→ Written instruction: Quote only the lines from the top of the listing below down to and including the line with "up, in millimetres.".

→ Given material:
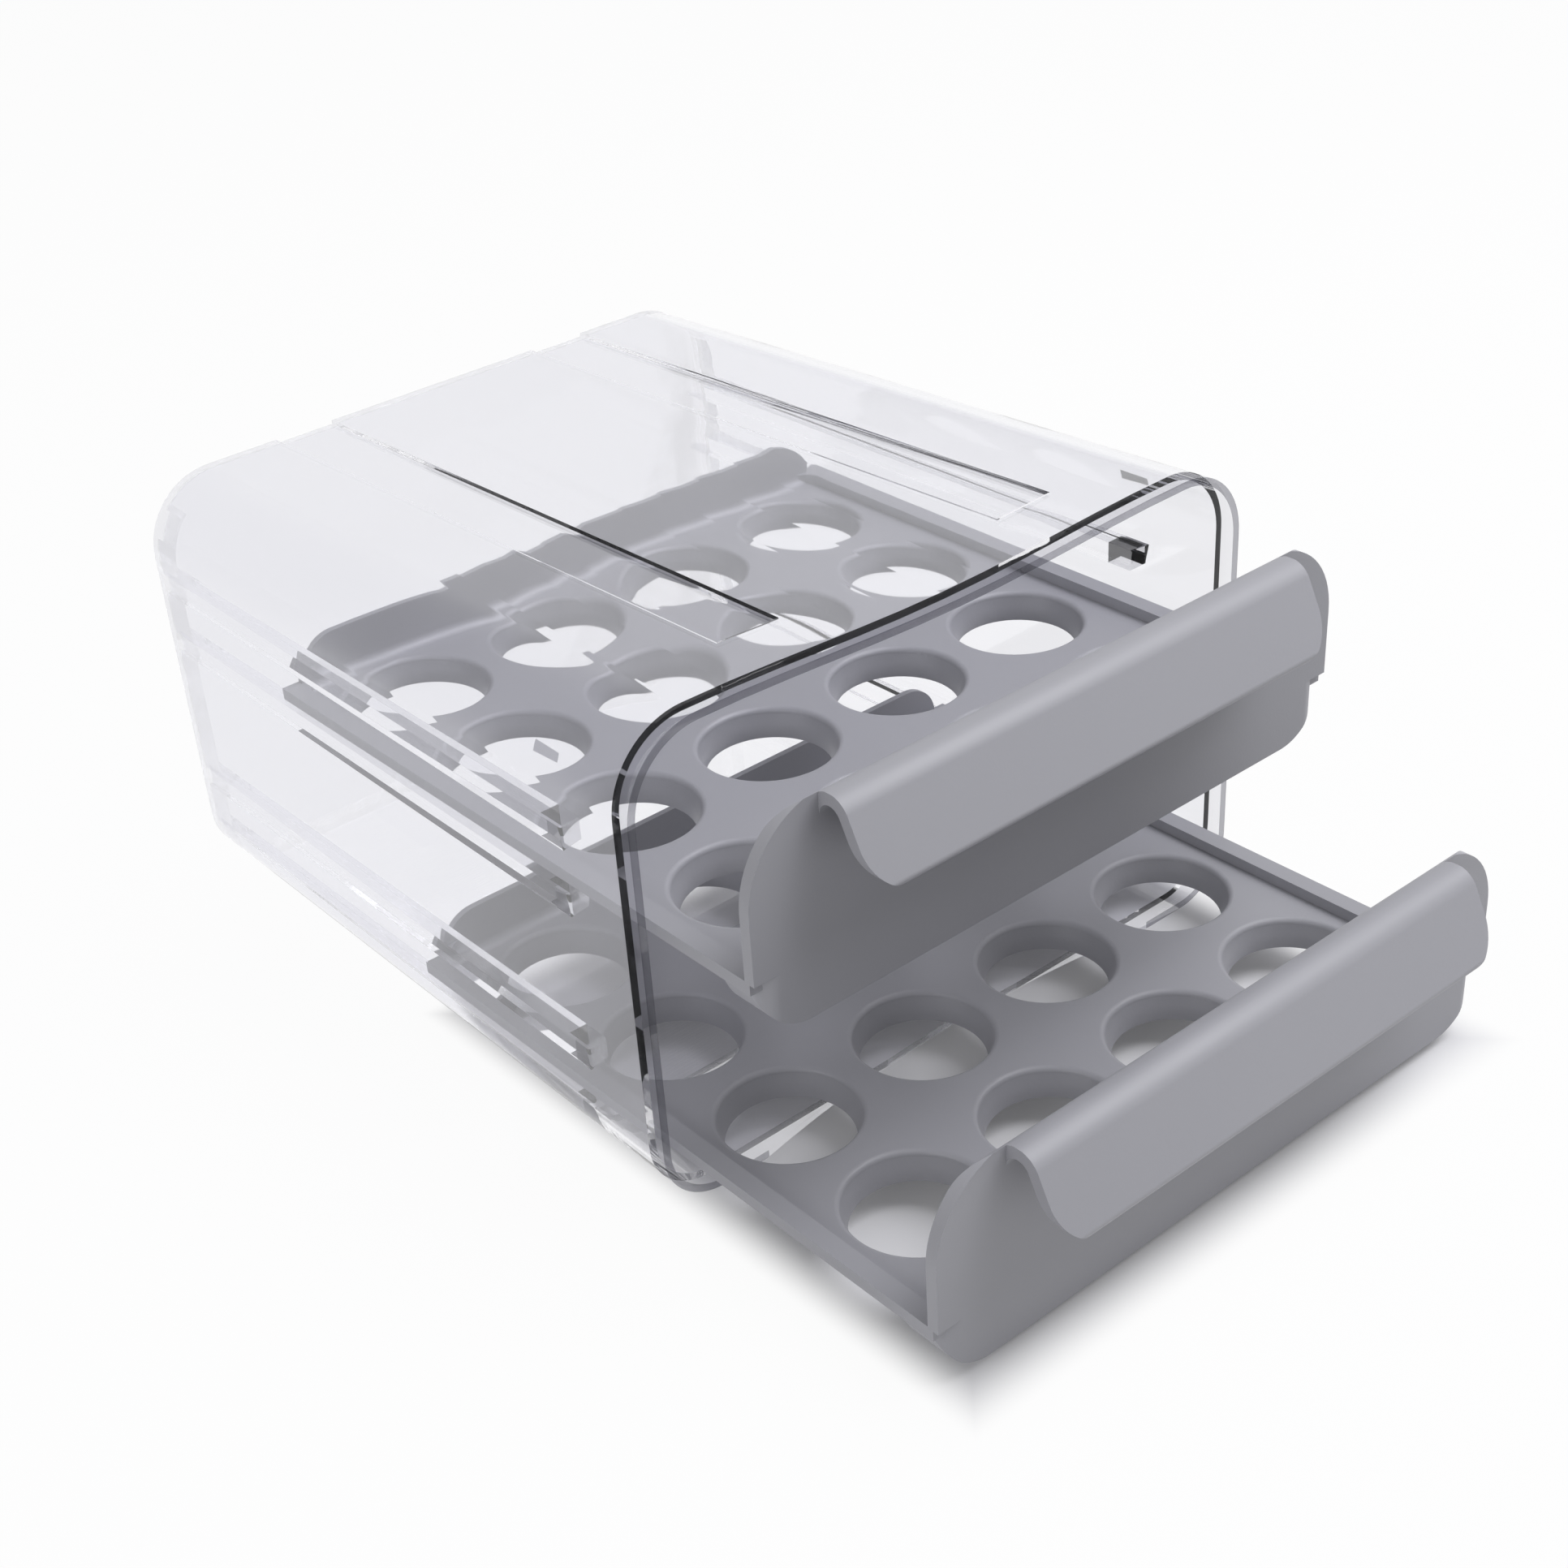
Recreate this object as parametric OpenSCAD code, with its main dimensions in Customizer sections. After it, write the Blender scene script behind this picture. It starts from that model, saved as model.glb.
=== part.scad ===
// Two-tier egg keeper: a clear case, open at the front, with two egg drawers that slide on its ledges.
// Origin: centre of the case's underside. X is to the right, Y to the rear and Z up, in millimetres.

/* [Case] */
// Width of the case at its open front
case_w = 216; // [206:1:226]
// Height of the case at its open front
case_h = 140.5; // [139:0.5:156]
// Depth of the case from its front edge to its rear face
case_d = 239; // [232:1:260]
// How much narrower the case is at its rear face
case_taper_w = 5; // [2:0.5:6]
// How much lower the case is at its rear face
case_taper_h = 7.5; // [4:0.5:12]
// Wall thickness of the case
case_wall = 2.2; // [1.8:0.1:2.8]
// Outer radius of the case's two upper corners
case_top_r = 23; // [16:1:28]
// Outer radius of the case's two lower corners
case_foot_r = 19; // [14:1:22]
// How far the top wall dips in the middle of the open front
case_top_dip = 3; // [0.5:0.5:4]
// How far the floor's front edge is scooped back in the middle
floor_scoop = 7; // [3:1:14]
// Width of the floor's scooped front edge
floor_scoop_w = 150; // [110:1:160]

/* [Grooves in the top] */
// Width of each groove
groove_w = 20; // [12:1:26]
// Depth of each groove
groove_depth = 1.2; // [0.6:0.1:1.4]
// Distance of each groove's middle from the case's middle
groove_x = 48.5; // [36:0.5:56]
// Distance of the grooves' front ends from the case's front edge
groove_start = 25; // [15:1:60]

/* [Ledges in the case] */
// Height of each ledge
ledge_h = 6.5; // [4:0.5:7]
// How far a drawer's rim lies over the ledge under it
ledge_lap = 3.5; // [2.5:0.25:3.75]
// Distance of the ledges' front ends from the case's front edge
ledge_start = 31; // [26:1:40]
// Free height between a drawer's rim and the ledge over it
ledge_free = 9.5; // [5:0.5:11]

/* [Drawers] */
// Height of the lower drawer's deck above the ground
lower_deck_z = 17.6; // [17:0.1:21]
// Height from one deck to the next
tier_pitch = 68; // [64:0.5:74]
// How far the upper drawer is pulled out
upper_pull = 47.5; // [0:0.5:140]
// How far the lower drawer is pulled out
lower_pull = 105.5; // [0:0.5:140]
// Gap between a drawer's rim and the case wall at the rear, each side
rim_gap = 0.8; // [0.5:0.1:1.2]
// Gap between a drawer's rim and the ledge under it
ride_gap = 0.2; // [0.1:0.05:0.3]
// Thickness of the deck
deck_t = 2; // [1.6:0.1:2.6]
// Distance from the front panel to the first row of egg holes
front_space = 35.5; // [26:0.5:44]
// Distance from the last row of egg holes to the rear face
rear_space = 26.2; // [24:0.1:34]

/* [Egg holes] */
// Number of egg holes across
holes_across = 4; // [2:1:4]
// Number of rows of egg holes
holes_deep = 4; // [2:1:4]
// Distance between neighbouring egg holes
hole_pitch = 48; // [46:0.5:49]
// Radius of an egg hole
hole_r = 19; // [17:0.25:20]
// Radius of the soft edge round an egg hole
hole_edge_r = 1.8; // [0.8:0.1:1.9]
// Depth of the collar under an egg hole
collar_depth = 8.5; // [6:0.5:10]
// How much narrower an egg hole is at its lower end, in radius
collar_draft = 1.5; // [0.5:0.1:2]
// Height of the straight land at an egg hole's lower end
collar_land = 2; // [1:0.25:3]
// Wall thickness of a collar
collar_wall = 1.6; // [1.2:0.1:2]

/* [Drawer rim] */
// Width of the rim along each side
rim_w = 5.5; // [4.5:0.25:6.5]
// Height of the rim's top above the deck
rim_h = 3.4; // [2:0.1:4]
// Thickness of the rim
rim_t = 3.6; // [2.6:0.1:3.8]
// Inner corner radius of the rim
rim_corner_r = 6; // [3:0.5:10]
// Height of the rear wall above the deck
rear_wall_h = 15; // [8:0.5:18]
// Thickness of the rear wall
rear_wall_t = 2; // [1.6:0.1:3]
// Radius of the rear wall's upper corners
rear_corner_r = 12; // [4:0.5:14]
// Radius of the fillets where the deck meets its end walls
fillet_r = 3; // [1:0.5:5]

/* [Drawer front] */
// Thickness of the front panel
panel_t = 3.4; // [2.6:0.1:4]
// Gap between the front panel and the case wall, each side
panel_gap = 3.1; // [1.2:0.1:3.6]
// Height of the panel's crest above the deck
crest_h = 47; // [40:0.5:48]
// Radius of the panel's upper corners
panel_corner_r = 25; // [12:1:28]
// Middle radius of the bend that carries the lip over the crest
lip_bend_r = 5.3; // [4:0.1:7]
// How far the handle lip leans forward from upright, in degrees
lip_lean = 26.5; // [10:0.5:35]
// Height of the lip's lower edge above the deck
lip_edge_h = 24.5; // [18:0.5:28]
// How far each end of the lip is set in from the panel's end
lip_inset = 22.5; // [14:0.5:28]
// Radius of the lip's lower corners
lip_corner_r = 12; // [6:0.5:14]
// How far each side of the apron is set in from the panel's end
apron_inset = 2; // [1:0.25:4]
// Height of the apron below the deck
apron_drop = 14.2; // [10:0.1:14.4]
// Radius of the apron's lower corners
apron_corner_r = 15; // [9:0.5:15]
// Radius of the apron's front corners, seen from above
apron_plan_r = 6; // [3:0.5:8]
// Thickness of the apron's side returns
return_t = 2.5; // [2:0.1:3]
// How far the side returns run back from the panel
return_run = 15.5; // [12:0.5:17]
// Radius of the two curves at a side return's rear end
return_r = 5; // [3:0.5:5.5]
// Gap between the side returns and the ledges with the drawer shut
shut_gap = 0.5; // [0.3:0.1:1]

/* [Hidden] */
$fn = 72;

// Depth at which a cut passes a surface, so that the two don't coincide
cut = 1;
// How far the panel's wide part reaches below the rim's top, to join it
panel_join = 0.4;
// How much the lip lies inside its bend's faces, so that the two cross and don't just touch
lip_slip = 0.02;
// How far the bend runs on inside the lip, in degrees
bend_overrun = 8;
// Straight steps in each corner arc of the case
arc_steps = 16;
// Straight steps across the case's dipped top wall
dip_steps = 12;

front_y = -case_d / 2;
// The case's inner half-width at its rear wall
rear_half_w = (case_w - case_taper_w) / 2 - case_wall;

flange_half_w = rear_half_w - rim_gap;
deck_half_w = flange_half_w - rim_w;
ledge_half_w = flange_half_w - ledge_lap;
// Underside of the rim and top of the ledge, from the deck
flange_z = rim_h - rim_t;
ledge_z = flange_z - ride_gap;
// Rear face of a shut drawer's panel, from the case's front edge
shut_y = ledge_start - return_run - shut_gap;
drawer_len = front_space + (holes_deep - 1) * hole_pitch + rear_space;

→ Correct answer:
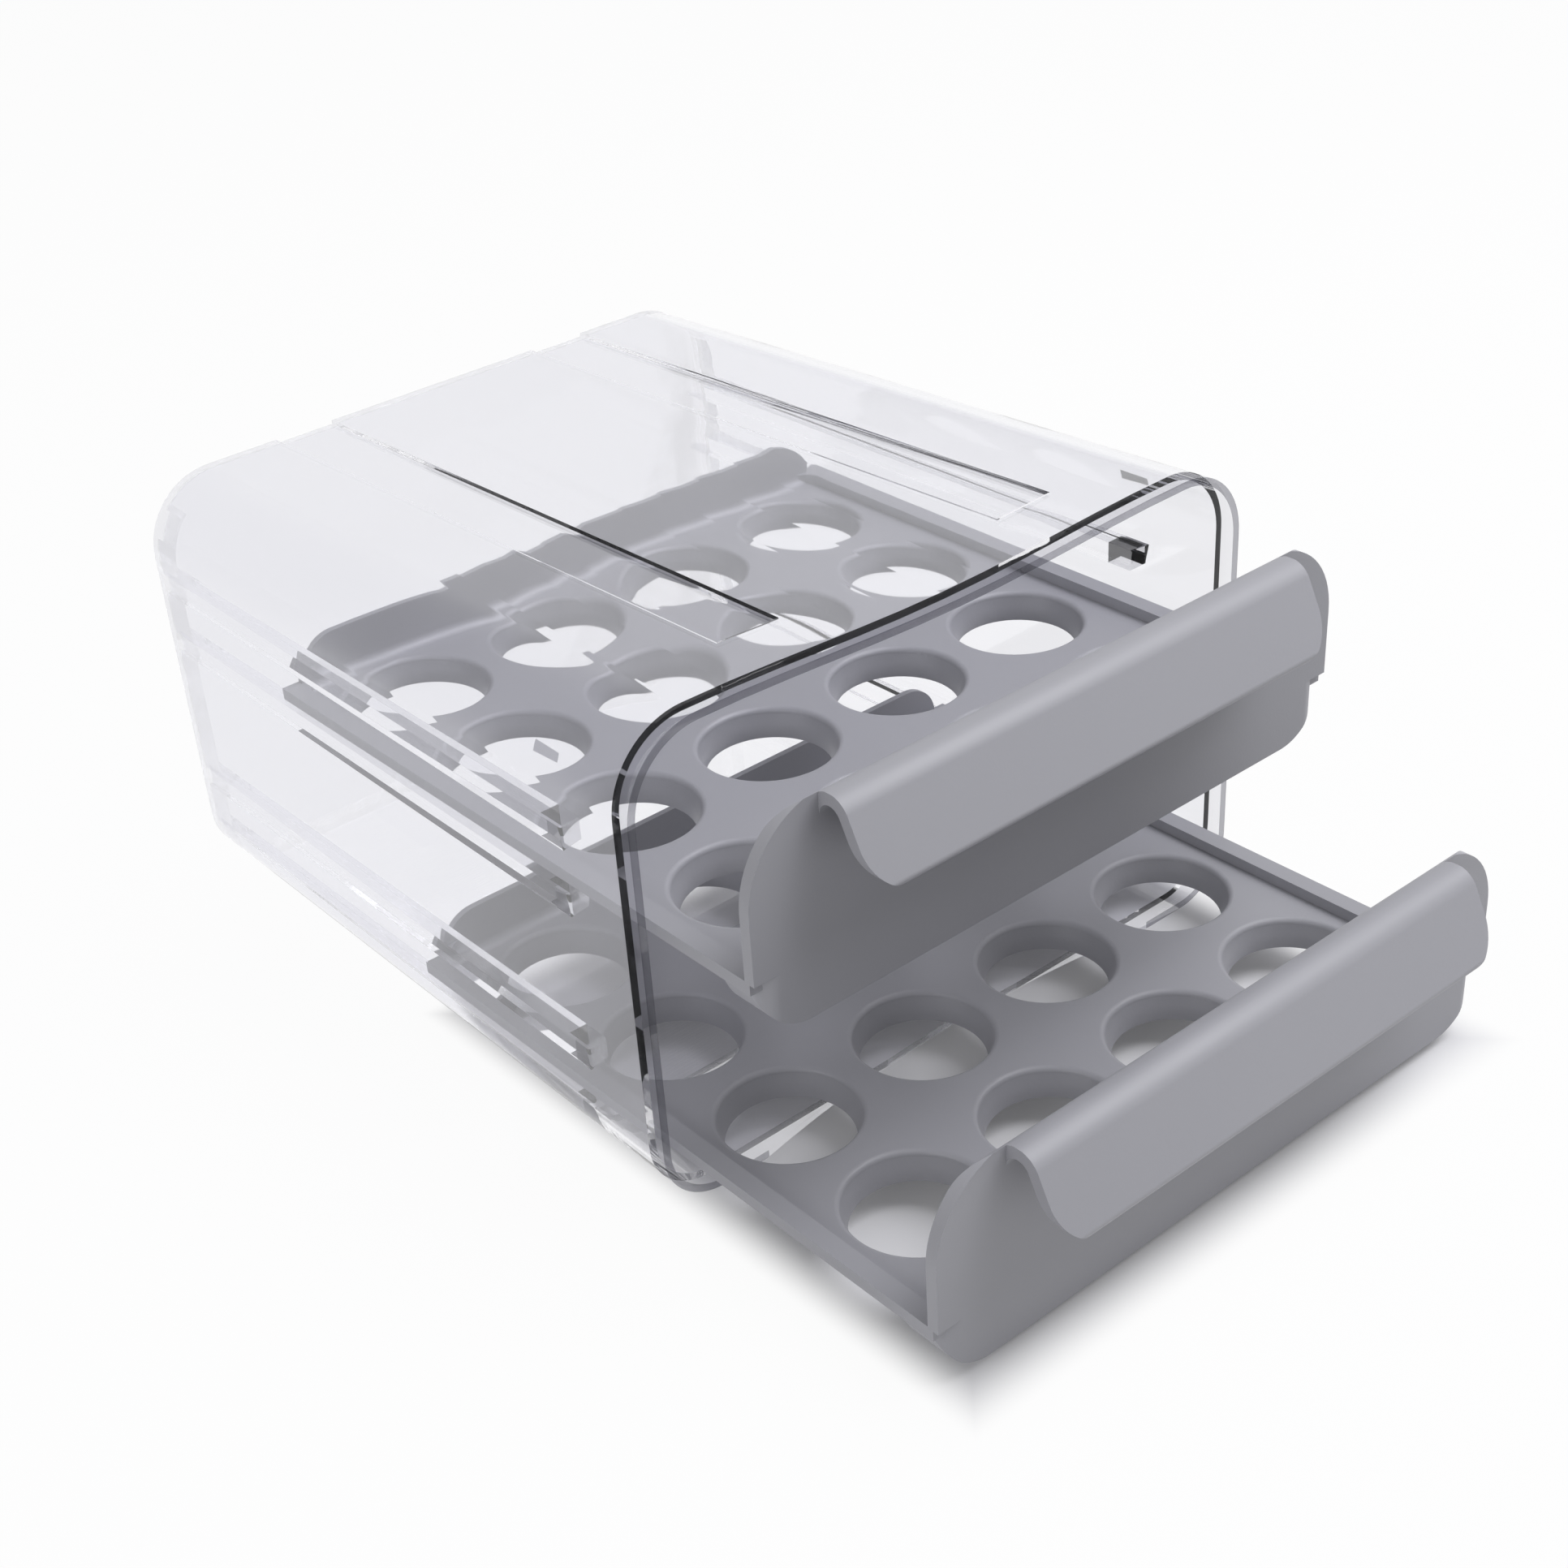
Recreate this object as parametric OpenSCAD code, with its main dimensions in Customizer sections. After it, write the Blender scene script behind this picture. It starts from that model, saved as model.glb.
=== part.scad ===
// Two-tier egg keeper: a clear case, open at the front, with two egg drawers that slide on its ledges.
// Origin: centre of the case's underside. X is to the right, Y to the rear and Z up, in millimetres.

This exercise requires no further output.